화학공학소재연구정보센터
Journal of Physical Chemistry, Vol.100, No.42, 17011-17020, 1996
Effect of Electrostatic Force Truncation on Interfacial and Transport-Properties of Water
The importance of accurately accounting for all Coulombic forces in molecular dynamics simulations of water at interfaces is demonstrated by comparing the Ewald summation technique with various spherical truncation methods, The increased structure induced by truncation methods at 12 Angstrom leads to water/vapor surface tensions and surface potentials that are respectively 50% and 100% greater than obtained with Ewald. The orientational polarization of water at the lipid/water interface is analyzed within the Marcelja-Radic theory of the hydration force, yielding decay parameters of 2.6 and 1.8 Angstrom for spherical truncation and Ewald, respectively, as compared with 1.7-2.1 Angstrom obtained from experiment.
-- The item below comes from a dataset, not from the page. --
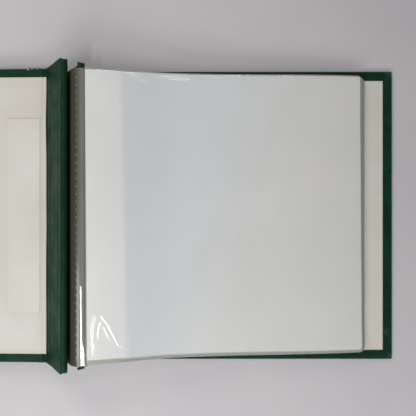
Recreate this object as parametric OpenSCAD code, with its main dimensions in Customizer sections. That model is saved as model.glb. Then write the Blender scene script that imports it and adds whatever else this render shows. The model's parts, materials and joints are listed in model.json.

Bulk water transport properties such as the viscosity and diffusion constants differ by as much as 100% between simulations carried out with and without truncation; this may be related to ordering in the neighborhood of the cutoff radius. The diffusion constant calculated from the Ewald simulation is significantly further from experiment than the cutoff result, pointing out the need to reparametrize the TIP3P water model for use with Ewald summation. Appendices describe a method for carrying out the Ewald summation on a distributed memory parallel computer and other computational details relevant when simulating large systems.